LAUREN COOK: One of my earliest memories is being asked, “What do you want to be when you grow up?” and I was like, “Oh I really want to be an entomologist or a fashion designer.” I think a lot of that had to do with my grandpa, my mom’s dad—he had all these vintage books, the ones that are just butterflies, and you open it up and it’s just pages of the flats of them. I also really liked ladybugs a lot. I actually really don’t know why, but they’re such a symbol though. And I do love symbols. I feel like that was the first symbol I really loved.


What does the ladybug symbolize? And why did you like that symbol so much?


They’re just so graphic and flat, but I do feel like they’re girly. And that was also during the Bug’s Life era, where the ladybug was a boy, but also so cunt [laughs]. And they symbolize luck, but also a lot of times you’re involved in their life cycle, if you grew up somewhere rural, because they live and hibernate in houses. So you kind of always see them. It’s interesting to think about what kids are into because it’s like, “What do they give kids the opportunity to be into?”


In I Love Shopping, there are a few different literary styles: a scientific paper, chat logs, screenshots, and more. Here, in Sex Goblin, that same kaleidoscopic approach is rendered in a more … I won’t say unified, it’s still very polyvocal, but you’re not playing with form in the same fashion. I’m curious what got you into poetry and how your writing process developed through these books.
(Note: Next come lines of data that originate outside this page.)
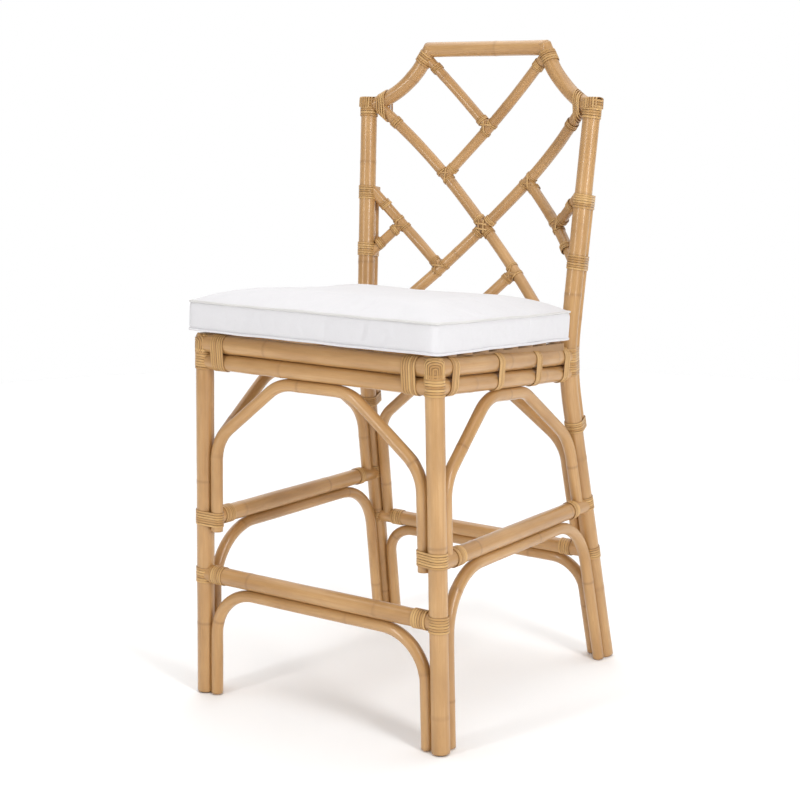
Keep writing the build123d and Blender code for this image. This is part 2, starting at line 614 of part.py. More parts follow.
crossing = [ring(back_member(0, 239, 1, slope, LONG_LATTICE_R), 0, 2 * TEE_SLEEVE - 6)
            for slope in (-1, 1)]
bind("crossing", crossing, [lattice["long_left"], lattice["long_right"]], both_sides=False)

# Rings where the lattice ends at the posts and the shoulders.
ENDS = (((-202, 272), -1.16, "side_left"), ((206, 285), 0.97, "stub_right"), ((-206, 196.5), 1.2, "stub_left"),
        ((199, 208), -1.1, "side_right"), ((110, 535), 1, "top_right"), ((-110, 531), -1, "top_left"))
end_rings = []
for (x, h), slope, stick in ENDS:
    with BuildPart() as collar:
        add(ring(back_member(x, h, 1, slope, LATTICE_R), 0, 13).part)
        for neighbour in (lattice[stick], post, back_posts["left"], cane_posts):
            add(neighbour.part, mode=Mode.SUBTRACT)
    end_rings.append(collar)
bind("lattice_ends", end_rings, [], both_sides=False)
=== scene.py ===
import math
import random

import bpy
from mathutils import Matrix, Vector
from mathutils.kdtree import KDTree


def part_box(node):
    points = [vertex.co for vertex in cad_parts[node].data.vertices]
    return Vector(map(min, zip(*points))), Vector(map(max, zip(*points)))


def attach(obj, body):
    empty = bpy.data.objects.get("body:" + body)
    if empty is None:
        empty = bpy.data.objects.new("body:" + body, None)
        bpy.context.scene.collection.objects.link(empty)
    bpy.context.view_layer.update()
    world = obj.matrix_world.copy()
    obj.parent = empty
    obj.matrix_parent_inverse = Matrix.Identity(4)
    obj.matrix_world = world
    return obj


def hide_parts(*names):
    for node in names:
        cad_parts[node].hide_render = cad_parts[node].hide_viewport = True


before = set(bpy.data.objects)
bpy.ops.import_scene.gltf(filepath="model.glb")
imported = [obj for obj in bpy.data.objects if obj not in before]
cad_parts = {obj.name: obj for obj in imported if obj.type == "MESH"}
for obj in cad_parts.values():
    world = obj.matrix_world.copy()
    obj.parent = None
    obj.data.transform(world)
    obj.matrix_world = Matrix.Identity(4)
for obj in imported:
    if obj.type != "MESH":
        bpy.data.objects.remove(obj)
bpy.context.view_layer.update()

MM = 0.001
FRAME_BODY = "frame"
CUSHION_BODY = "cushion"

# ---------------------------------------------------------------- sizes, in millimetres
low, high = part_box("leg_front_right")
FRONT_Y = (low[1] + high[1]) / 2 / MM
LEG_R = (high[1] - low[1]) / 2 / MM
ARCH_R = 10.5
UPPER_RAIL_R = 16.0
LOWER_RAIL_R = 14.5
STRETCHER_R = 15.0
BACK_STRETCHER_R = 14.0
BACKING_R = 9.0
CROWN_R = 13.8
LONG_R = 10.5
LATTICE_R = 10.0
BUTT_R = 9.6
GAP = 0.2
CANE = 1.6                  # thickness of a strip of cane
SEAM_FRONT = 618.0
SEAM_BACK = 575.4
FOOTREST_Z = 221.8
BACK_STRETCHER_Z = 214.8
SIDE_STRETCHER_Z = (319.8, 307.1)
FLOOR_GAP = 3.0             # the glides hold the poles this far off the floor
POLE_SIDES = 28             # faces round a pole
STRIP_SIDES = 8             # faces round a strip of cane

FRONT_FOOT = Vector((250.7, FRONT_Y, 0))
FRONT_TOP = Vector((235.3, FRONT_Y, SEAM_FRONT))
BACK_FOOT = Vector((255.4, FRONT_Y + 572.3, 0))
BACK_BEND = Vector((222.0, FRONT_Y + 453.6, SEAM_BACK))
BACK_TOP = Vector((241.2, FRONT_Y + 500.2, 1044.0))
BACK_ORIGIN = Vector((0, BACK_BEND.y, BACK_BEND.z))
UP = Vector((0, BACK_TOP.y - BACK_BEND.y, BACK_TOP.z - BACK_BEND.z)).normalized()
OUT = Vector((0, UP.z, -UP.y))
ACROSS = Vector((1, 0, 0))
RAIL_BACK_Y = FRONT_Y + 457.0
SIDES = (-1, 1)
SIDE_NAMES = {-1: "left", 1: "right"}

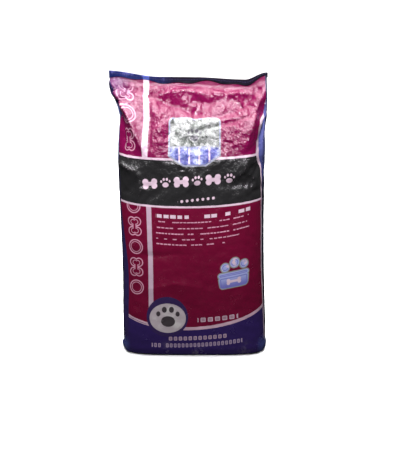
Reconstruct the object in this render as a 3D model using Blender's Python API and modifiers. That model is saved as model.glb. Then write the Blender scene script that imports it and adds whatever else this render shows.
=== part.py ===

So it’s unfortunately informed by blogging, because that’s, like, where I went to school. I was actually thinking of it recently, because it’s been 10 years since I really started in 2014, which was a peak Tumblr year for me. I was looking at pictures from that the other day, but I really feel that is where the fragmentation and the the anecdotal aspect of it comes from, microblogging.


What kind of blogs were you reading back in the day?


It was really people just being like, “This is what happened to me today.” And you can kind of play with and explore that way of communicating—a lot of the anecdotal story aspects of Sex Goblin that are sort of true, or somewhat like autofiction, that style all comes from that school of thought, personal blogging from seven to 10 years ago. People still do it now, but it’s just a different vibe.


People being people as opposed to people being brands, right?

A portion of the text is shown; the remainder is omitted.